Search query syntax in the web UI:
content:invoice # Search document content
title:electric # Search by title
tag:bills # Filter by tag
correspondent:amazon # Filter by correspondent
created:[2024-01-01 TO *] # Date range
Email Integration
Automatically import documents from email accounts:
# Configure mail accounts in Admin panel:
# Mail > Mail Accounts > Add Mail Account
# Settings:
# - IMAP Server: imap.gmail.com
# - Port: 993
# - Username: [email protected]
# - Password: app-password
# - IMAP Security: SSL
# Configure mail rules:
# Mail > Mail Rules > Add Mail Rule
# - Account: your Gmail account
# - Subject filter: "invoice" or "receipt"
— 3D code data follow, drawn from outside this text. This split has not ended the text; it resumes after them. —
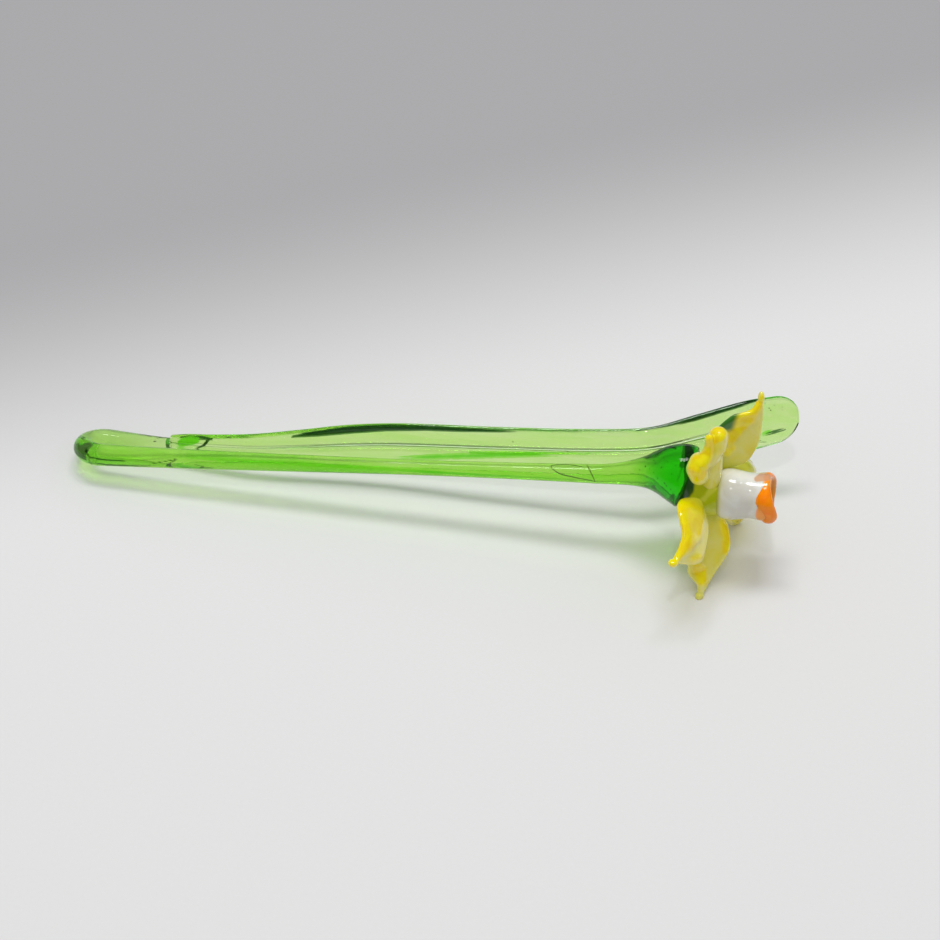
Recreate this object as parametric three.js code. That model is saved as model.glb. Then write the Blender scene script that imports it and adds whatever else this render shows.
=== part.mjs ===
// A daffodil made of flame-worked glass, lying down: a green rod bent back on itself at its foot,
// one pressed green leaf fused to the short leg, a flared green neck, six thick yellow petals round a
// yellow-green boss, and a white cup with a rolled orange lip.
// Millimetres, +Z up. The origin is the flat spot under the foot. +X runs along the stem to the flower.
import * as THREE from "three";
import { mergeVertices } from "three/addons/utils/BufferGeometryUtils.js";

// Driving dimensions
const gap = 0.3; // clearance between two pieces that meet
const tableHeight = 0;

// Stem: one rod, from the end of the short leg, round the bend and along to the neck
const rod = {
  sides: 14,
  legLength: 18.5, // the short leg, drawn out thin towards the leaf
  legEndRadius: 1.6,
  bendRadius: 5.3, // axis radius of the hairpin bend
  bendStart: [1.0, 1.4], // X where the bend begins, on the short leg and on the long leg
  bendTubeRadius: 3.05,
  bendSteps: 8,
  flatDepth: 0.36, // how far its underside is worn flat
  thinRadius: 2.08, // the slimmest stretch, past the middle
  jointRadius: 2.55, // where the neck is fused on
  jointX: 135.5,
  axisY: -11.1,
  axisRise: [7.5, 20.6], // axis height beside the bend and at the neck
  steps: 18,
};

// Leaf: a pressed blade standing on its edge behind the rod, its end turned away from the rod
const leaf = {
  thickness: 2.6,
  edgeThickness: 1.7,
  creaseDepth: 0.7,
  leanBack: [14, 22], // degrees off upright, along the blade and at its end
  // middle of the blade's width, then its full width
  stations: [
    [19.3, -2.0, 6.6, 4.4],
    [24.0, -2.5, 7.1, 6.0],
    [31.0, -3.0, 7.8, 7.0],
    [43.0, -3.3, 9.1, 8.6],
    [56.0, -2.4, 10.4, 10.8],
    [69.0, -1.2, 11.8, 12.7],
    [83.0, -0.6, 13.3, 13.4],
    [109.0, -0.8, 16.1, 13.0],
    [136.0, -0.6, 19.0, 13.2],
    [150.0, 0.6, 20.4, 12.8],
    [162.5, 5.9, 21.2, 13.8],
    [175.0, 12.1, 21.8, 14.6],
    [182.0, 15.4, 22.1, 12.4],
    [186.6, 17.4, 22.3, 7.6],
  ],
  tip: [187.6, 17.9, 22.3],
  steps: 34,
};

// Flower: everything past the neck shares one axis, a little down and towards the front
const flower = {
  neckEnd: [161.2, -12.0, 23.9], // middle of the neck's end face
  yaw: 13, // degrees towards the front
  droop: 8.8, // degrees below level
};
const neck = {
  sides: 24,
  // distance before the end face, then radius
  profile: [
    [26.0, 2.55],
    [22.0, 2.75],
    [18.0, 3.2],
    [13.5, 4.2],
    [10.5, 5.5],
    [7.5, 6.9],
    [4.5, 7.9],
    [2.0, 8.4],
    [0.6, 8.2],
    [0.0, 7.6],
  ],
};
const boss = {
  sides: 24,
  // share of the way from the neck to the cup, then radius
  profile: [
    [0.0, 5.9],
    [0.06, 6.3],
    [0.2, 6.0],
    [0.45, 5.3],
    [0.75, 4.9],
    [0.93, 4.8],
    [1.0, 4.3],
  ],
};
const cup = {
  start: 8.1, // middle of its base, from the neck's end face
  length: 11.4,
  baseRadius: 4.4,
  bellyRadius: 6.7,
  bellyAt: 3.6,
  throatRadius: 6.1,
  throatAt: 8.4,
  mouthRadius: 6.4,
  wall: 1.7,
  hollowDepth: 8.2,
  offset: [-0.8, 0.8], // of its base, up and towards the front
  turnUp: 11, // degrees that the cup is tipped back up from the flower's axis
  turnBack: 13, // degrees that it is turned back from the front
};
const lip = { width: 2.7, length: 3.8, radius: 5.55, waves: 5, waveDepth: 0.45, steps: 40, sides: 10 };

// Petals: thick blades with a lengthwise fold, each drawn out to a bead
const petal = {
  root: [6.4, 0, 4.6], // out from the flower's axis, sideways, and along it from the neck's end face
  neckRadius: 0.95,
  neckAt: 0.9,
  thickness: 2.7,
  steps: 15,
  beadSteps: 5,
  across: 6, // points from edge to edge on each face
};
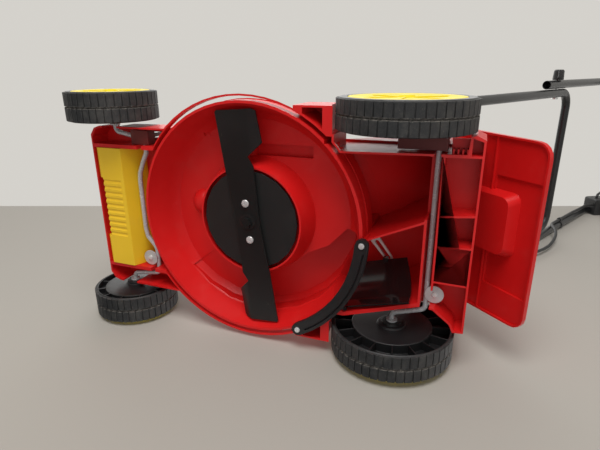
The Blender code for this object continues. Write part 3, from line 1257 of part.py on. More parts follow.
def main():
    global parts, tools, root
    clear_scene()
    parts = new_collection("Electric lawn mower")
    tools = new_collection("Cutters")
    root = bpy.data.objects.new("mower", None)
    parts.objects.link(root)

    red = paint("Red deck plastic", (0.62, 0.012, 0.010), 0.35)
    dull_red = paint("Dull red lever plastic", (0.22, 0.030, 0.025), 0.55)
    yellow = paint("Ochre grip plastic", (0.72, 0.42, 0.02), 0.40)
    cap_yellow = paint("Yellow cap plastic", (0.80, 0.62, 0.01), 0.35)
    black = paint("Black satin tube", (0.012, 0.012, 0.013), 0.35)
    plastic = paint("Charcoal plastic", (0.020, 0.020, 0.021), 0.50)
    gloss = paint("Black gloss plastic", (0.008, 0.008, 0.009), 0.18)
    tyre = paint("Tyre", (0.030, 0.030, 0.030), 0.75)
    zinc = paint("Galvanised rod", (0.45, 0.45, 0.44), 0.38, 1.0)
    washer_paint = paint("Pale grey washer", (0.48, 0.48, 0.47), 0.5)
    screw_paint = paint("Bright screw", (0.70, 0.70, 0.69), 0.25, 1.0)
    steel = paint("Motor steel", (0.40, 0.40, 0.40), 0.35, 1.0)
    copper = paint("Winding", (0.45, 0.20, 0.08), 0.45, 1.0)
    rotor_paint = paint("Rotor steel", (0.25, 0.25, 0.26), 0.45, 1.0)
    crank_paint = paint("Grey pink plastic", (0.40, 0.33, 0.32), 0.5)
    button_paint = paint("Button yellow", (0.80, 0.62, 0.02), 0.35)
    rubber = paint("Cable rubber", (0.010, 0.010, 0.010), 0.55)

    blade_axis = axis_empty("blade_axis", (0, 0, 0), root)
    front_axis = axis_empty("front_axle_axis", (0, *FRONT_PIVOT), root)
    rear_axis = axis_empty("rear_axle_axis", (0, *REAR_PIVOT), root)
    mulch_axis = axis_empty("mulch_flap_axis", (*MULCH_PIVOT, 0), root)
    crank_axis = axis_empty("mulch_crank_axis", (*CRANK_PIVOT, 0), root)
    flap_axis = axis_empty("rear_flap_axis", (0, *FLAP_PIVOT), root)
    lower_axis = axis_empty("lower_handle_axis", (0, *ARM_PIVOT), root)
    fold = arm_point(UPPER_BOLT)
    upper_axis = axis_empty("upper_handle_axis", fold, lower_axis)
    knob_axes = {word: axis_empty("wing_knob_axis_" + word, (side * UPPER_X, *fold.yz), lower_axis)
                 for side, word in ((1, "left"), (-1, "right"))}
    bail_axis = axis_empty("bail_axis", grip_point(0, 0.040), upper_axis)
    button_axis = axis_empty("start_button_axis", grip_point(-0.200, 0.054), upper_axis)

    make_deck(red)
    make_front_grip(yellow)
    make_chute_bar(plastic, screw_paint)
    make_motor(plastic, steel, copper)
    make_cutting_set(steel, plastic, screw_paint, rotor_paint, blade_axis)
    make_front_axle(zinc, front_axis)
    make_rear_axle(zinc, rear_axis)
    make_washers(washer_paint, screw_paint)
    make_height_levers(dull_red, steel, front_axis, rear_axis)
    front_profile = wheel_profile(
        FRONT_R, FRONT_W, FRONT_HUB_W, 0.016,
        [(0.016, -0.041), (0.055, -0.041), (0.066, -0.034), (0.066, 0.0)],
        [(0.067, -0.038), (0.058, -0.046), (0.016, -0.046)])
    rear_profile = wheel_profile(
        REAR_R, REAR_W, REAR_HUB_W, 0.016,
        [(0.016, -0.026), (0.084, -0.026), (0.084, 0.0)],
        [(0.089, -0.030), (0.016, -0.030)])
    for side, word in ((1, "left"), (-1, "right")):
        front_spin = axis_empty("front_%s_wheel_axis" % word, (side * FRONT_FACE, *FRONT_HUB), front_axis)
        rear_spin = axis_empty("rear_%s_wheel_axis" % word, (side * REAR_FACE, *REAR_HUB), rear_axis)
        make_wheel("front_" + word, side, FRONT_FACE, FRONT_HUB, front_profile, 0.0657, tyre,
                   cap_yellow, front_spin)
        make_wheel("rear_" + word, side, REAR_FACE, REAR_HUB, rear_profile, 0.0837, tyre,
                   cap_yellow, rear_spin)
    make_mulch_flap(gloss, mulch_axis)
    make_mulch_crank(crank_paint, plastic, crank_axis)
    make_rear_flap(red, flap_axis)
    make_flap_spring(steel, zinc, flap_axis)
    make_handles(black, screw_paint, plastic, lower_axis, upper_axis, knob_axes)
    make_controls(plastic, washer_paint, button_paint, plastic, zinc, upper_axis, bail_axis, button_axis)
    make_cables(rubber, plastic, lower_axis, upper_axis)

    nose = FRONT_HUB[0] - FRONT_R
    tail = grip_point(0, GRIP_LENGTH).y + HOOK_R
    root.location = (0.0, -(nose + tail) / 2, 0.0)
    bpy.context.view_layer.update()


main()
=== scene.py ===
# Looks of the electric lawn mower: finishes, tyres, tubes, leads and the studio.
# Metres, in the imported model's frame: +X is the mower's left, +Y its rear, +Z up.

import math

import bpy
import bmesh
from mathutils import Matrix, Vector


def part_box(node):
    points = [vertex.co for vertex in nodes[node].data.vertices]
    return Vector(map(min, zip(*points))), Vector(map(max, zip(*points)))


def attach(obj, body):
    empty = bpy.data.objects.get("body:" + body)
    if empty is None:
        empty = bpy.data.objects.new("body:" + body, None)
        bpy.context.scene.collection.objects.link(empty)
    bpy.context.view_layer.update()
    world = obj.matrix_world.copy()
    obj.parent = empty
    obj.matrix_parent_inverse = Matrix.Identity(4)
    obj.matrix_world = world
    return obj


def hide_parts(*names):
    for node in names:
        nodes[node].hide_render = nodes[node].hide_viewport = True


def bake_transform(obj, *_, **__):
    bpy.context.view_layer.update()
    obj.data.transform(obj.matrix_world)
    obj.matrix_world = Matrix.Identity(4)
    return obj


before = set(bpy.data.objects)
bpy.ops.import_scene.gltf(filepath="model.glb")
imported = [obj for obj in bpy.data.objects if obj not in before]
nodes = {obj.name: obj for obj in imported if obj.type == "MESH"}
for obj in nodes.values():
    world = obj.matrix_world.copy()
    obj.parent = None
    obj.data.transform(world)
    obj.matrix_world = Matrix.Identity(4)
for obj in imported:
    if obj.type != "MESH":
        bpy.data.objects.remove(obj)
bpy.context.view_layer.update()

# The blade axis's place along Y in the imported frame.
BLADE_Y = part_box("blade_bolt")[0].y / 2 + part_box("blade_bolt")[1].y / 2


def from_blade(x, y, z):
    """A point given from the ground under the blade's axis."""
    return Vector((x, y + BLADE_Y, z))


# Camera, fitted to the photograph

def photo_camera():
    lens = bpy.data.cameras.new("photo_camera")
    lens.sensor_width = 36.0
    lens.lens = 27.30
    lens.clip_start = 0.02
    camera = bpy.data.objects.new("photo_camera", lens)
    bpy.context.scene.collection.objects.link(camera)
    place = from_blade(0.24127, 0.34441, -0.57740)
    right = Vector((-0.00561, 0.93291, 0.36006)).normalized()
    down = Vector((-0.94650, 0.11123, -0.30294)).normalized()
    forward = right.cross(down).normalized()
    down = forward.cross(right)
    turn = Matrix((right, -down, -forward)).transposed().to_4x4()
    camera.matrix_world = Matrix.Translation(place) @ turn
    bpy.context.scene.camera = camera


photo_camera()


# Shader maths

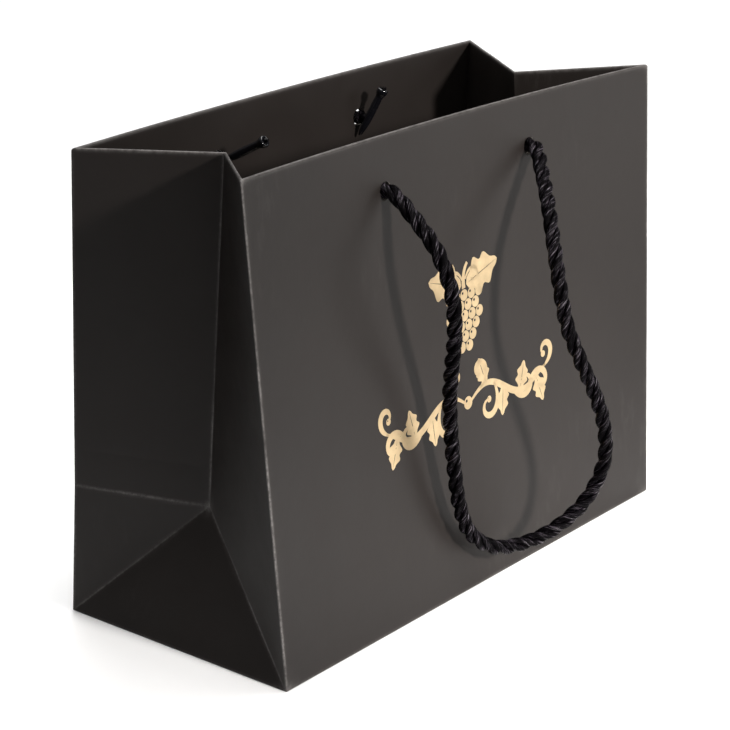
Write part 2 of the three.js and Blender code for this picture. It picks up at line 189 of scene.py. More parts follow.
def side_corners(side, s):
    """Where one side's folds meet: feet, tops, the knee of the back edge, the star and the crease's top."""
    crease = s.base_depth / 2
    lean = BACK_LEAN[side]
    risen = lambda lean_in: math.sqrt(s.panel_height**2 - lean_in**2)
    foot_x, top_x = side * s.base_width / 2, side * s.mouth_width / 2
    front_foot = np.array([foot_x, -crease, 0])
    back_foot = np.array([foot_x, crease, 0])
    front_top = np.array([top_x, FRONT_LEAN - crease, risen(FRONT_LEAN)])
    back_top = np.array([top_x, crease - lean, risen(lean)])
    knee = back_foot + (back_top - back_foot) * crease / s.panel_height - np.array([0, CREASE_TUCK, 0])
    inward = np.array([-side, 0, 0])
    diagonal = crease * math.sqrt(2)
    star = three_lengths([front_foot, back_foot, knee], [diagonal, diagonal, crease], inward)
    crease_top = three_lengths(
        [front_top, back_top, star], [crease, crease, s.panel_height - crease], inward)
    return {"front_foot": front_foot, "back_foot": back_foot, "front_top": front_top, "back_top": back_top,
            "knee": knee, "star": star + GIVE[side][0], "crease_top": crease_top + GIVE[side][1]}


def width_at(share, s):
    """The front's width at that share of its height."""
    return s.base_width + (s.mouth_width - s.base_width) * share


def smooth(t):
    t = np.clip(t, 0, 1)
    return t * t * (3 - 2 * t)


def mix(a, b, t):
    return a + (b - a) * np.asarray(t)[..., None]


class Patch:
    """One panel of the sheet, between fold A (across = 0) and fold B (across = 1).

    A point is a straight blend of the two folds, plus a bow and a slow wave that fade out at the folds."""

    def __init__(self, fold_a, fold_b, shift_a, shift_b, facing, bow, seed):
        self.fold_a, self.fold_b = fold_a, fold_b
        self.shift_a, self.shift_b = shift_a, shift_b
        self.facing, self.bow = np.array(facing, float), bow
        self.length = [np.linalg.norm(fold_a[1] - fold_a[0]), np.linalg.norm(fold_b[1] - fold_b[0])]
        self.waves = np.random.default_rng(SEED + seed).uniform(size=(5, 3))

    def depth_share(self, across, depth):
        return depth * (1 / self.length[0] + (1 / self.length[1] - 1 / self.length[0]) * across)

    def wall(self, across, share):
        across, share = np.broadcast_arrays(np.asarray(across, float), np.asarray(share, float))
        p = mix(mix(*self.fold_a, share), mix(*self.fold_b, share), across)
        window = np.sin(math.pi * across) * np.sin(math.pi * np.clip(0.04 + 0.92 * share, 0, 1)) ** 0.5
        wave = sum(
            math.cos(6 * c) * np.sin(2 * math.pi * ((0.6 + 1.6 * a) * across + (0.5 + 1.4 * b) * share + c))
            for a, b, c in self.waves)
        return p + (self.bow(across, share) + WAVE_HEIGHT * window * wave)[..., None] * self.facing

    def hem(self, across, depth, layer=1.0):
        """The wall that far below the top edge, moved in by the hem's shift; layer 0 is the wall itself."""
        under = smooth((np.asarray(depth) - CARD_END) / CARD_STEP)
        shift = mix(mix(*self.shift_a, under), mix(*self.shift_b, under), across)
        return self.wall(across, 1 - self.depth_share(across, depth)) + shift * np.asarray(layer)[..., None]


def hem_shift(side, facing):
    """From a wall's fold to the hem's, over the card and under it; facing is 0 at a middle crease."""
    return [np.array([-side * (corner_x if facing else crease_x), -facing * corner_y, 0.0])
            for corner_x, corner_y, crease_x in HEM_SHIFTS.values()]


def arch(across):
    return 1 - (2 * across - 1) ** 2


def ease_out(t):
    t = np.clip(t, 0, 1)
    return t * (2 - t)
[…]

# - Action: Consume attachments
# - Tags to assign: bills, email
Poll mail manually:
sudo docker compose exec webserver \
python3 manage.py mail_fetcher
Troubleshooting
Documents not being processed from consume folder:
# Check consumer service
sudo docker compose logs consumer -n 50
# Verify file permissions
ls -la /opt/paperless/consume/
sudo chown 1000:1000 /opt/paperless/consume/*.pdf
# Check consume directory is mounted correctly
sudo docker compose exec consumer ls /usr/src/paperless/consume/
OCR producing garbled text:
# Check if the correct language is set
grep OCR_LANGUAGE /opt/paperless/.env
# Test OCR on a specific file
sudo docker compose exec webserver \
tesseract /path/to/test.pdf output txt -l eng
# Enable deskew for scanned documents
# PAPERLESS_OCR_DESKEW=true
# PAPERLESS_OCR_ROTATE_PAGES=true
High memory usage during indexing:
# Check memory
sudo docker stats
# Limit concurrent tasks in .env
PAPERLESS_TASK_WORKERS=1
PAPERLESS_THREADS_PER_WORKER=1
# Rebuild search index can be memory-intensive
sudo docker compose exec webserver \
python3 manage.py document_index reindex --no-progress-bar
Conclusion
Paperless-ngx transforms document management from manual filing into an automated, searchable digital archive with OCR, intelligent tagging, and multi-source consumption from email, scanners, and watched folders. The combination of full-text search, automatic correspondent detection, and email integration makes it practical to maintain a paperless office workflow entirely on self-hosted infrastructure without cloud document services.